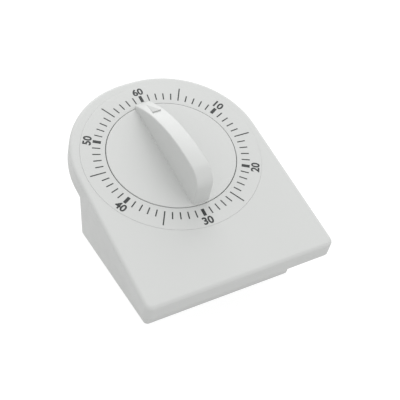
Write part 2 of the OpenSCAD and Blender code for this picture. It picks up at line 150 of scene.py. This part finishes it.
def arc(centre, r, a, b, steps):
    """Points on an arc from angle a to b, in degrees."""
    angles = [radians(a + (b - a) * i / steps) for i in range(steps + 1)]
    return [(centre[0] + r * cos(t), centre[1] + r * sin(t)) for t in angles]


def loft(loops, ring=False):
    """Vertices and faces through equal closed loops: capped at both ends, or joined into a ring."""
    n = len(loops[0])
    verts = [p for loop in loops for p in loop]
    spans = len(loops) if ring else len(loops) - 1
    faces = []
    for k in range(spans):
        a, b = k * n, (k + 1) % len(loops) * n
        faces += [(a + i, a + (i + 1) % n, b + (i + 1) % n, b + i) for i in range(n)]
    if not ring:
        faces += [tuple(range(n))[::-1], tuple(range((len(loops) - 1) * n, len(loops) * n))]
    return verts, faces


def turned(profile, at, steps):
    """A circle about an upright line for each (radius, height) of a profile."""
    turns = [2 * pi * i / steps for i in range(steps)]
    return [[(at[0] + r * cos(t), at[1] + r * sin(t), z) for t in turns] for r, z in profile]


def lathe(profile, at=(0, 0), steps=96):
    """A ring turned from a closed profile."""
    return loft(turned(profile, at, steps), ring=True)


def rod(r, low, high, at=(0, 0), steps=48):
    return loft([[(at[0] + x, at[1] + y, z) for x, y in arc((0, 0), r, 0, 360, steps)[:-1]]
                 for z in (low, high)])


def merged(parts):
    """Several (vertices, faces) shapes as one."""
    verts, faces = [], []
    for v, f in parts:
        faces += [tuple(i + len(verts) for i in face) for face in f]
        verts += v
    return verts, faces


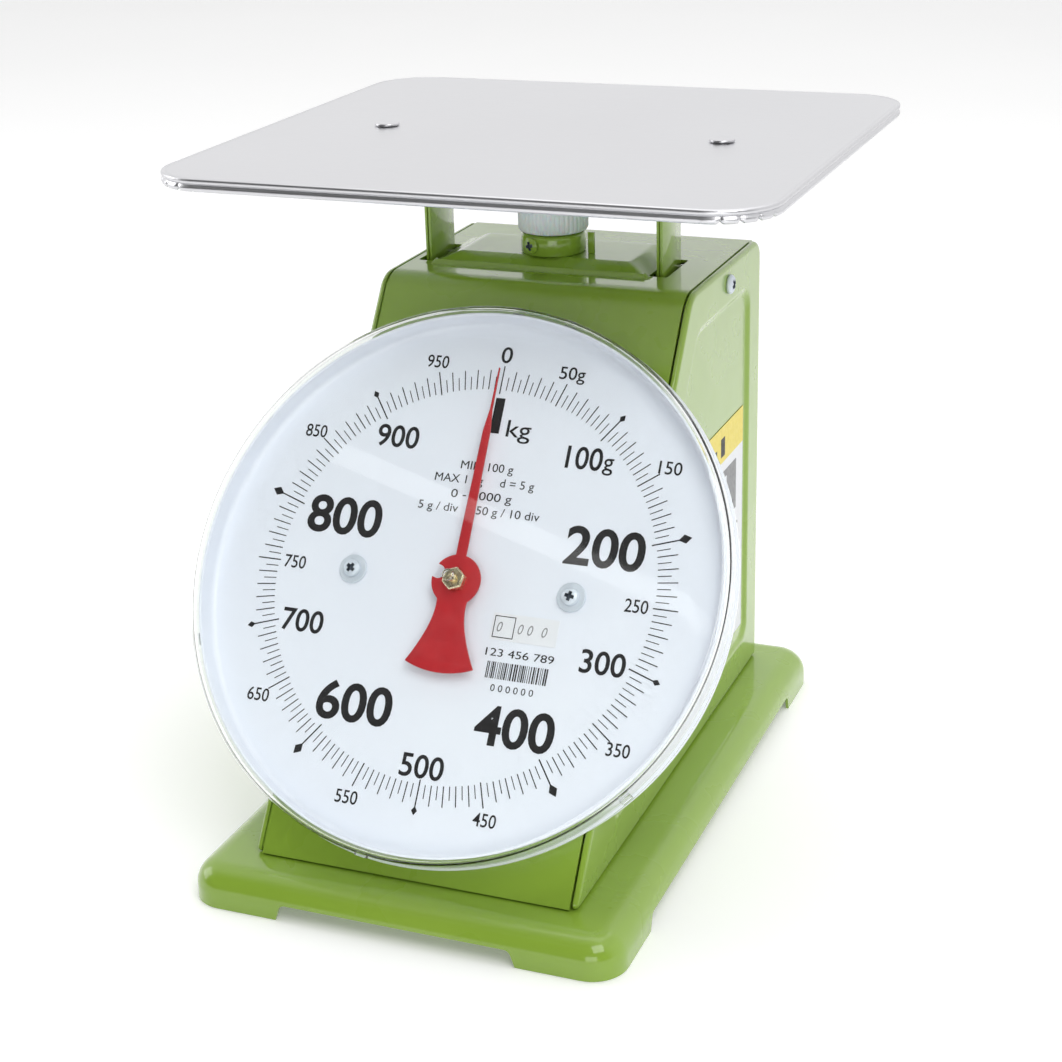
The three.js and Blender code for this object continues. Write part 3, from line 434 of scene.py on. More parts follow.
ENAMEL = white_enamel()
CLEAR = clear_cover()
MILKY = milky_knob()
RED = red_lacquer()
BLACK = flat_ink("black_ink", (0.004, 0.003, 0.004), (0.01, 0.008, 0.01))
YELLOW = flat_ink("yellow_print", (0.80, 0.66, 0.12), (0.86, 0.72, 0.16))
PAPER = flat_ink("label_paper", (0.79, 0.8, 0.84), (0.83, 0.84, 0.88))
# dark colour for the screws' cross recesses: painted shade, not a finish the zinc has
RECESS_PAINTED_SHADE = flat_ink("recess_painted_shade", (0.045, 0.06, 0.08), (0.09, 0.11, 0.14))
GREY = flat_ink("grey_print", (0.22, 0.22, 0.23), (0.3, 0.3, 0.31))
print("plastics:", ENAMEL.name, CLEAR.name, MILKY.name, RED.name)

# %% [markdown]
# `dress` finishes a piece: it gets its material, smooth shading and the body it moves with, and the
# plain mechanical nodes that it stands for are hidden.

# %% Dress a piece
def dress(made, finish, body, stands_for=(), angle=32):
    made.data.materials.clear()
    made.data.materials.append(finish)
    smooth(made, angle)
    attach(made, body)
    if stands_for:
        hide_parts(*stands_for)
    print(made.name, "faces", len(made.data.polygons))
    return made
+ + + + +
■ Problem to work on: Give only the number of lines in the listing above that include the string "Write".

■ Exercise result: 2